Chances are that you've had fantastic lineup of speakers at your past events. Whether they just knew how to interact with your crowd or presented useful information beautifully, your attendees loved them and may still be talking about them years later. And chances are that you are counting the minutes until you can invite them back. But when you call one of these speakers to extend that invitation, have you received a lukewarm response? Are they not thrilled to work with you and your attendees again? Well, then it's time to take a look at your event planning checklist for your speakers.
Wait ... You don't have an event planning checklist for your speakers? That's the first problem. Speakers are the backbone of your event and you"ll want to work with your best ones again. So taking the time to ensure you are creating a relationship of respect with them is an important aspect of meeting planning.
If you're ready to create a meaningful relationship with your speakers, here's the start of an event planning checklist for happy speakers at your next event:
Invite local speakers:There is some comfort in being able to speak in your home city where you do not have to be away from work and your family. You can also sleep in your own bed, and a better night's sleep means a better presentation. So your first step should always be to look into who is available to you in your host city. In Cincinnati, we have a wealth of speakers locally that are fantastic for small and big conferences. With companies such as Procter & Gamble and Macy’s headquartered here, there is a vast amount of knowledge that any Cincinnati-hosted conference can bring in without the travel costs of other speakers.
Have speakers help with the marketing: The best speakers already have a library of content. Why not tap into it to market your event? Ask them if you can republish one of their blog posts or repurpose another piece of content. Plus, they may even create something specifically for your event like a video to invite your attendees to the event. You get some help marketing your event and the speakers get their name out there more as an expert.

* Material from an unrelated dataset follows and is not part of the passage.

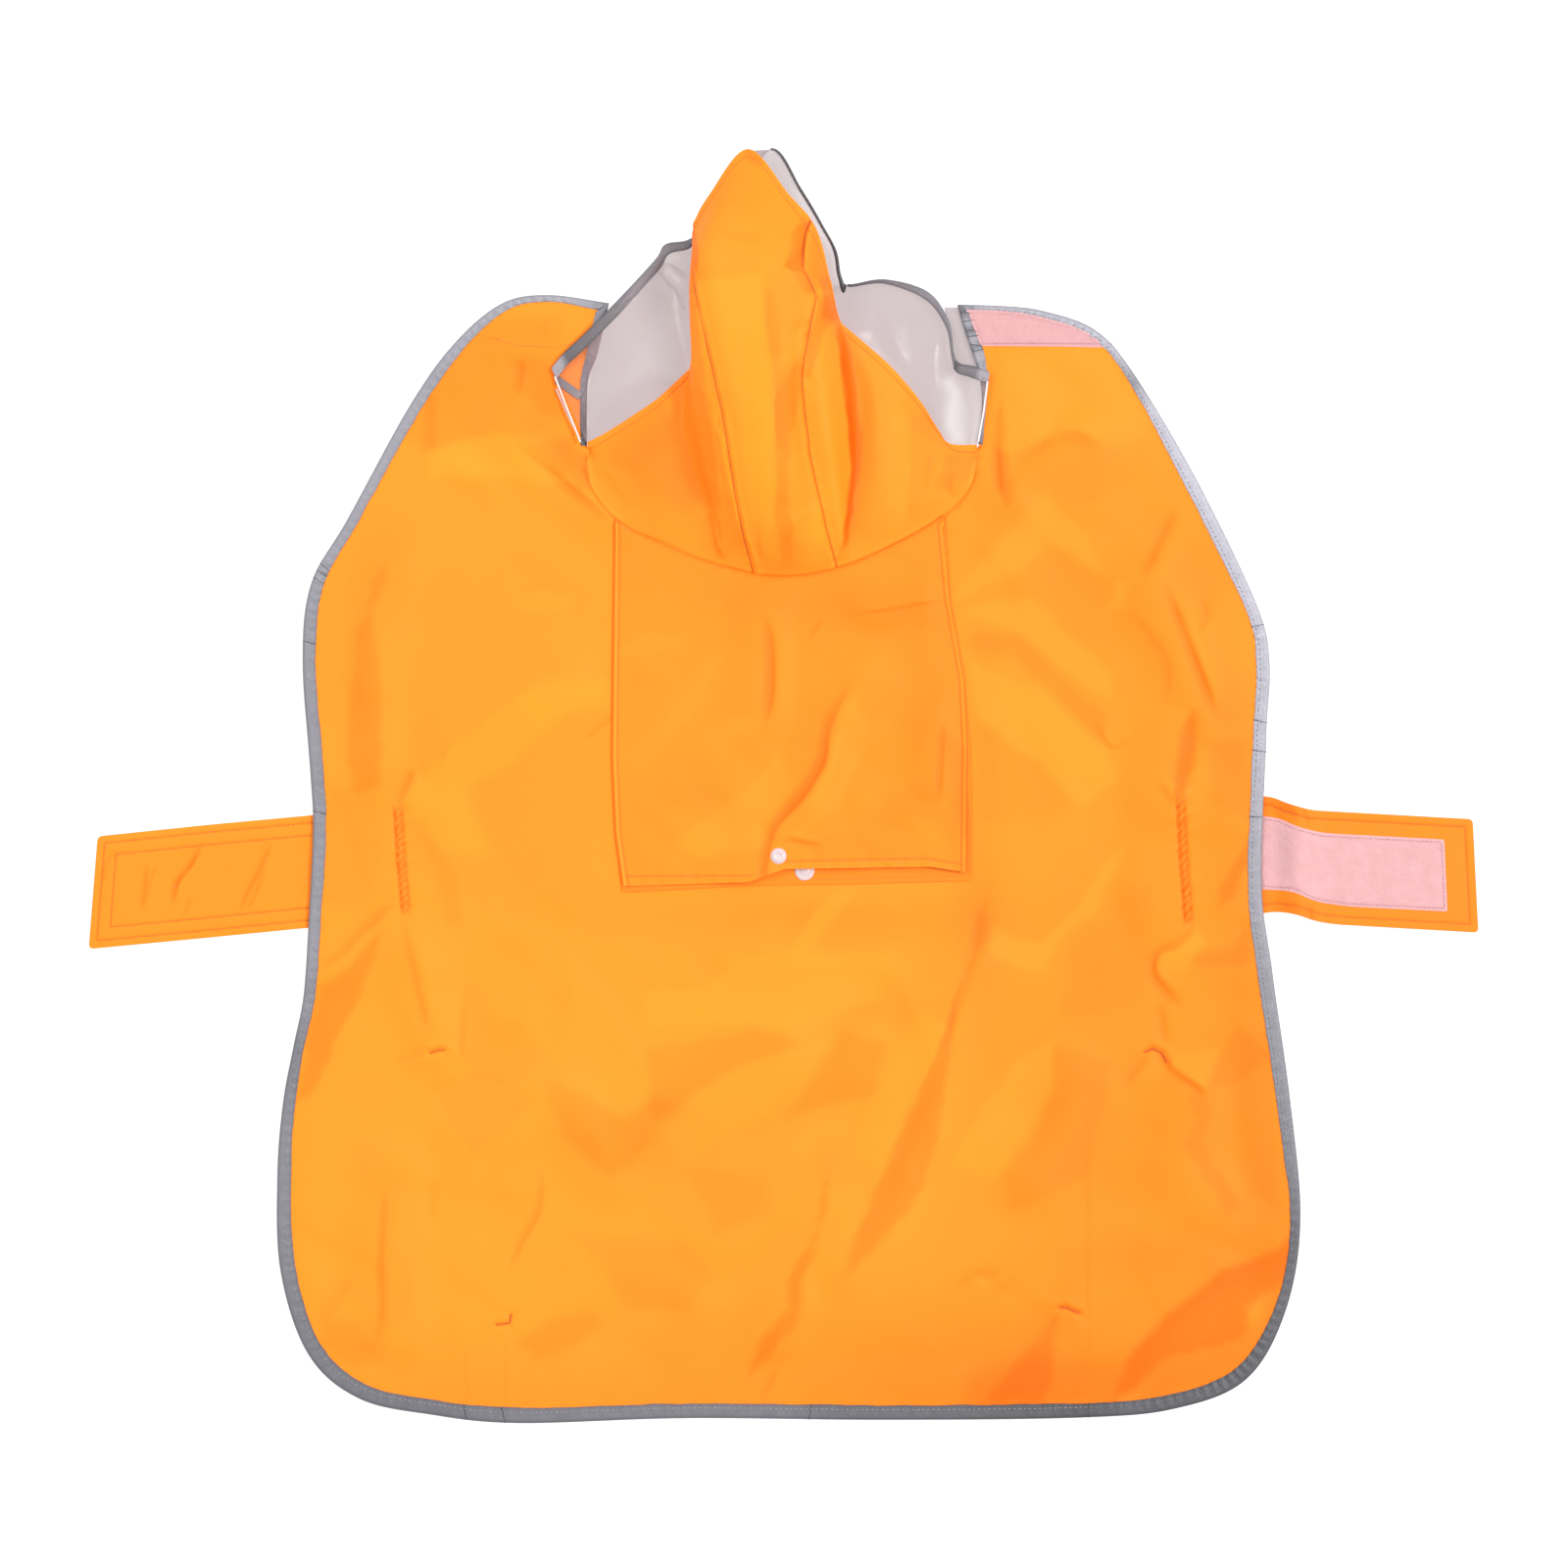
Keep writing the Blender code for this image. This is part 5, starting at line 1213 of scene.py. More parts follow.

Provide speakers the event information: Your speakers likely have people in their network that would be interested in your event, so make sure they have all of your event information, including the link to register. They will likely share it via social networks and through email. It provides them with a bit of content and they’ll be happy to have possible friendly faces in the audience.
Ask your speakers what they need: This may be a no-brainer, but make sure they have resources available to them. Simply ask them and make sure you have those items for them the day of the event. And if it’s something that could fail, like WiFi, make sure to test it, so that your speakers can be at their best when it’s show time.
Allow early access to the room: A great speaker has a presentation completely planned out; from anecdotes to particular movements. Getting speakers into their respective rooms early will give them a chance to practice and possibly tweak the presentation.
Give unique speaker gifts: A generic speaker gift is okay, but it won’t make your conference memorable to a speaker. Try finding one that would be truly unique to your organization. Or if your speaker is sticking around awhile, pair up with your local CVB and put together an adventure in your host city based on your speakers’ interests.
Let them stay for the whole conference: Not every speaker will take this opportunity, but it’s a sign of goodwill. It lets you speakers know that you respect and value them. And that is the basis of a great relationship.
How do you create a great relationship with your speakers? What is your best tip?